● **Work instructions**
Reproduce all of the listing below without alteration.

===

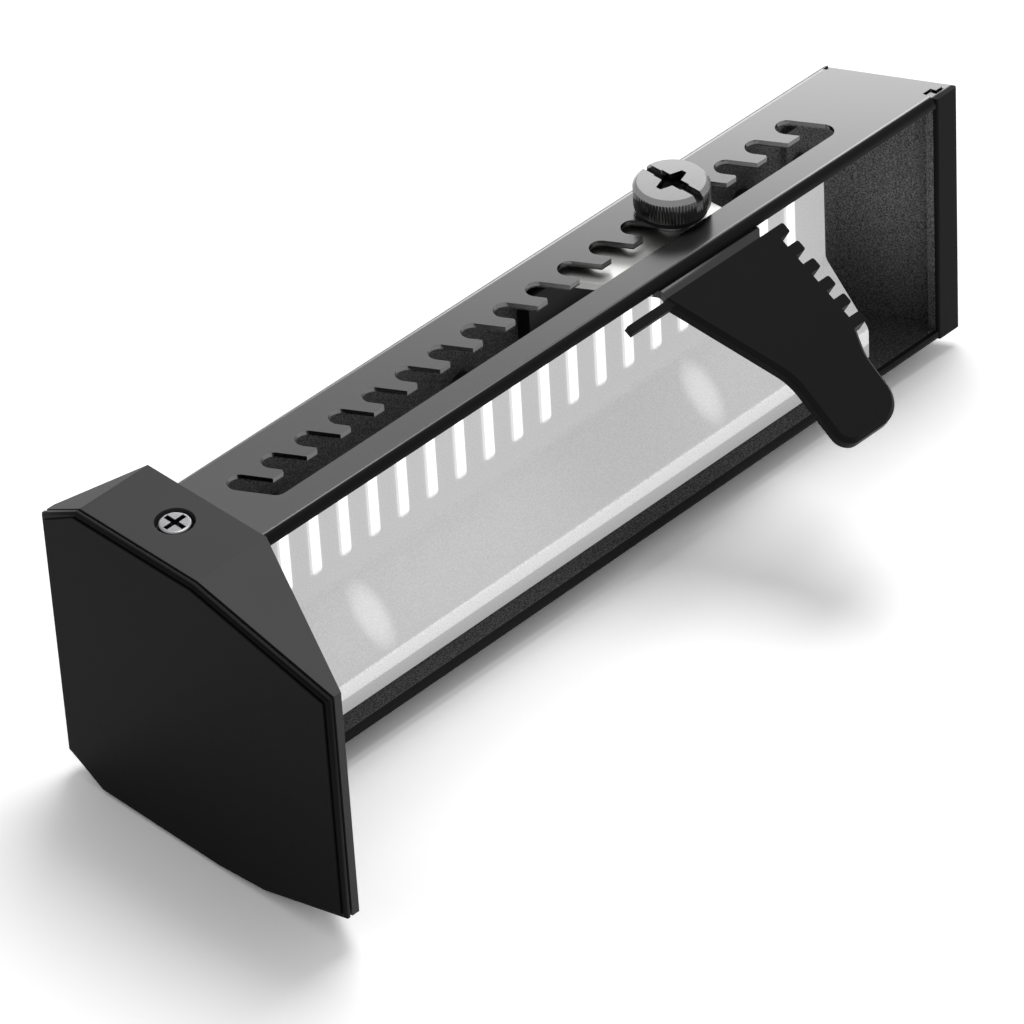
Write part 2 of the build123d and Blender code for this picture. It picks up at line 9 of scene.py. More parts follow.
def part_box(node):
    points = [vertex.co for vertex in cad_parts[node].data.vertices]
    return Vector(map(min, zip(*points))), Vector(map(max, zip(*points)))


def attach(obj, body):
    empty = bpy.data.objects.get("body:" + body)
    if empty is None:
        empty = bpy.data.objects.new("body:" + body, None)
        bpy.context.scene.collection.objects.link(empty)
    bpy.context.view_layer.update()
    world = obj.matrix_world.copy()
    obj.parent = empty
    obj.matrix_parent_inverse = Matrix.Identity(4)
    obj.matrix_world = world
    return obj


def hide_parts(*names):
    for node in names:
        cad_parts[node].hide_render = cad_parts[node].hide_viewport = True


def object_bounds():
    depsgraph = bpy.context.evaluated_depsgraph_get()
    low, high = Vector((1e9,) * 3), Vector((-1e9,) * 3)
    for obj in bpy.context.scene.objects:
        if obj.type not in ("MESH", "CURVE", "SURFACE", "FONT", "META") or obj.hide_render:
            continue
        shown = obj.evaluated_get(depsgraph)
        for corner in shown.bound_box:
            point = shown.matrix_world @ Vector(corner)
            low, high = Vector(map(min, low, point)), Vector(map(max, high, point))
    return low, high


bl_info = {
    "name": "Graphics card support bracket",
    "version": (1, 0, 0),
    "blender": (4, 5, 0),
    "location": "View3D > Sidebar > Support bracket",
    "description": "Finishes the pieces of a graphics card support bracket and lights them in a studio",
    "category": "Object",
}

MM = 0.001
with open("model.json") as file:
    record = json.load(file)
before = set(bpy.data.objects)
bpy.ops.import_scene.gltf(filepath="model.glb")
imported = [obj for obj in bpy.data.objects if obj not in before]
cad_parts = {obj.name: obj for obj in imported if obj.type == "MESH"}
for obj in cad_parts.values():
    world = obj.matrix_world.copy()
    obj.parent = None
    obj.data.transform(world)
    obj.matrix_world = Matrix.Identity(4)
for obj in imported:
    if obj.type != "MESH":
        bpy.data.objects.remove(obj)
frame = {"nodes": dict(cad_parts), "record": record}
cad_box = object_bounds()

# Kinds of shader node, and the numbers of a Mix node's colour sockets
COORDINATES = "ShaderNodeTexCoord"
AXES = "ShaderNodeSeparateXYZ"
MATH = "ShaderNodeMath"
RANGE = "ShaderNodeMapRange"
MIX = "ShaderNodeMix"
NOISE = "ShaderNodeTexNoise"
BUMP = "ShaderNodeBump"
PRINCIPLED = "ShaderNodeBsdfPrincipled"
MIX_SHADER = "ShaderNodeMixShader"
OUTPUT = "ShaderNodeOutputMaterial"
COLOUR_A = 6
COLOUR_B = 7
COLOUR_RESULT = 2

# The outside of the column, whose far end is cut at a slant. Its plating starts a little behind the window's
# side, and what lies deeper than its skin is inside. The dull coat on the window's lips, in front of the plating,
# is painted shade: the plating and the coat are a lit and a shaded copy of one black finish
END_SLANT = math.radians(27.0)
END_LENGTH = 193.6 * MM
SKIN_DEPTH = 0.9 * MM
PLATING_START = 0.9 * MM
PLATING_FULL = 1.4 * MM
PLATED_ROUGH = 0.2
PAINTED_ROUGH = 0.5
STEEL_SHINE = 0.05
PEEL_SIZE = 1.6 * MM
PEEL_SHARE = 0.3
STEEL_RELIEF = 0.005 * MM

# The inside of the column. A coat's grit of about 0.1 mm wouldn't show, so it is drawn coarser. The light
# that falls in near the far end is painted into its colour, from LIT_START to LIT_FULL before that end
GRIT_SIZE = 0.32 * MM
GRIT_SHARE = 2.0
GRIT_DARK = 0.45
GRIT_LIGHT = 1.9
GRIT_DARK_BELOW = 0.35
GRIT_LIGHT_ABOVE = 0.68
LIT_START = 32 * MM
LIT_FULL = 22 * MM
LIT_BOTTOM = -24 * MM
LIT_TOP = 6 * MM
UNLIT_SHARE = 0.42

# The moulded foot. Spark erosion leaves a grain of about 0.05 mm, and it is drawn coarser to show. Real
# ABS has an IOR of about 1.5, and a lower one keeps its black deep in the white room
SPARK_SIZE = 0.25 * MM
SPARK_RELIEF = 0.006 * MM
FOOT_DRIFT_SIZE = 14 * MM
FOOT_DRIFT = 0.07
FOOT_ROUGH = (0.4, 0.5)
FOOT_IOR = 1.25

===

● **Solution for this exercise**
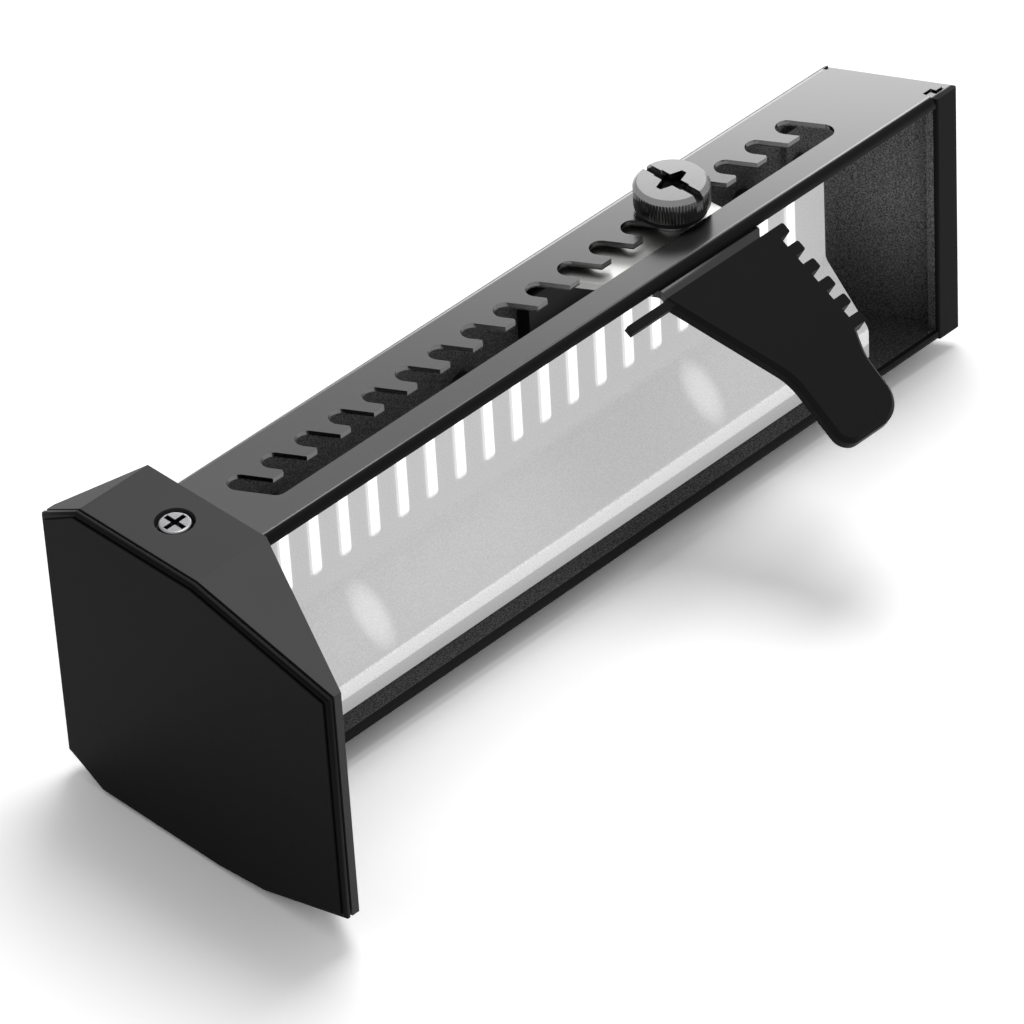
Write part 2 of the build123d and Blender code for this picture. It picks up at line 9 of scene.py. More parts follow.
def part_box(node):
    points = [vertex.co for vertex in cad_parts[node].data.vertices]
    return Vector(map(min, zip(*points))), Vector(map(max, zip(*points)))


def attach(obj, body):
    empty = bpy.data.objects.get("body:" + body)
    if empty is None:
        empty = bpy.data.objects.new("body:" + body, None)
        bpy.context.scene.collection.objects.link(empty)
    bpy.context.view_layer.update()
    world = obj.matrix_world.copy()
    obj.parent = empty
    obj.matrix_parent_inverse = Matrix.Identity(4)
    obj.matrix_world = world
    return obj


def hide_parts(*names):
    for node in names:
        cad_parts[node].hide_render = cad_parts[node].hide_viewport = True


def object_bounds():
    depsgraph = bpy.context.evaluated_depsgraph_get()
    low, high = Vector((1e9,) * 3), Vector((-1e9,) * 3)
    for obj in bpy.context.scene.objects:
        if obj.type not in ("MESH", "CURVE", "SURFACE", "FONT", "META") or obj.hide_render:
            continue
        shown = obj.evaluated_get(depsgraph)
        for corner in shown.bound_box:
            point = shown.matrix_world @ Vector(corner)
            low, high = Vector(map(min, low, point)), Vector(map(max, high, point))
    return low, high


bl_info = {
    "name": "Graphics card support bracket",
    "version": (1, 0, 0),
    "blender": (4, 5, 0),
    "location": "View3D > Sidebar > Support bracket",
    "description": "Finishes the pieces of a graphics card support bracket and lights them in a studio",
    "category": "Object",
}

MM = 0.001
with open("model.json") as file:
    record = json.load(file)
before = set(bpy.data.objects)
bpy.ops.import_scene.gltf(filepath="model.glb")
imported = [obj for obj in bpy.data.objects if obj not in before]
cad_parts = {obj.name: obj for obj in imported if obj.type == "MESH"}
for obj in cad_parts.values():
    world = obj.matrix_world.copy()
    obj.parent = None
    obj.data.transform(world)
    obj.matrix_world = Matrix.Identity(4)
for obj in imported:
    if obj.type != "MESH":
        bpy.data.objects.remove(obj)
frame = {"nodes": dict(cad_parts), "record": record}
cad_box = object_bounds()

# Kinds of shader node, and the numbers of a Mix node's colour sockets
COORDINATES = "ShaderNodeTexCoord"
AXES = "ShaderNodeSeparateXYZ"
MATH = "ShaderNodeMath"
RANGE = "ShaderNodeMapRange"
MIX = "ShaderNodeMix"
NOISE = "ShaderNodeTexNoise"
BUMP = "ShaderNodeBump"
PRINCIPLED = "ShaderNodeBsdfPrincipled"
MIX_SHADER = "ShaderNodeMixShader"
OUTPUT = "ShaderNodeOutputMaterial"
COLOUR_A = 6
COLOUR_B = 7
COLOUR_RESULT = 2

# The outside of the column, whose far end is cut at a slant. Its plating starts a little behind the window's
# side, and what lies deeper than its skin is inside. The dull coat on the window's lips, in front of the plating,
# is painted shade: the plating and the coat are a lit and a shaded copy of one black finish
END_SLANT = math.radians(27.0)
END_LENGTH = 193.6 * MM
SKIN_DEPTH = 0.9 * MM
PLATING_START = 0.9 * MM
PLATING_FULL = 1.4 * MM
PLATED_ROUGH = 0.2
PAINTED_ROUGH = 0.5
STEEL_SHINE = 0.05
PEEL_SIZE = 1.6 * MM
PEEL_SHARE = 0.3
STEEL_RELIEF = 0.005 * MM

# The inside of the column. A coat's grit of about 0.1 mm wouldn't show, so it is drawn coarser. The light
# that falls in near the far end is painted into its colour, from LIT_START to LIT_FULL before that end
GRIT_SIZE = 0.32 * MM
GRIT_SHARE = 2.0
GRIT_DARK = 0.45
GRIT_LIGHT = 1.9
GRIT_DARK_BELOW = 0.35
GRIT_LIGHT_ABOVE = 0.68
LIT_START = 32 * MM
LIT_FULL = 22 * MM
LIT_BOTTOM = -24 * MM
LIT_TOP = 6 * MM
UNLIT_SHARE = 0.42

# The moulded foot. Spark erosion leaves a grain of about 0.05 mm, and it is drawn coarser to show. Real
# ABS has an IOR of about 1.5, and a lower one keeps its black deep in the white room
SPARK_SIZE = 0.25 * MM
SPARK_RELIEF = 0.006 * MM
FOOT_DRIFT_SIZE = 14 * MM
FOOT_DRIFT = 0.07
FOOT_ROUGH = (0.4, 0.5)
FOOT_IOR = 1.25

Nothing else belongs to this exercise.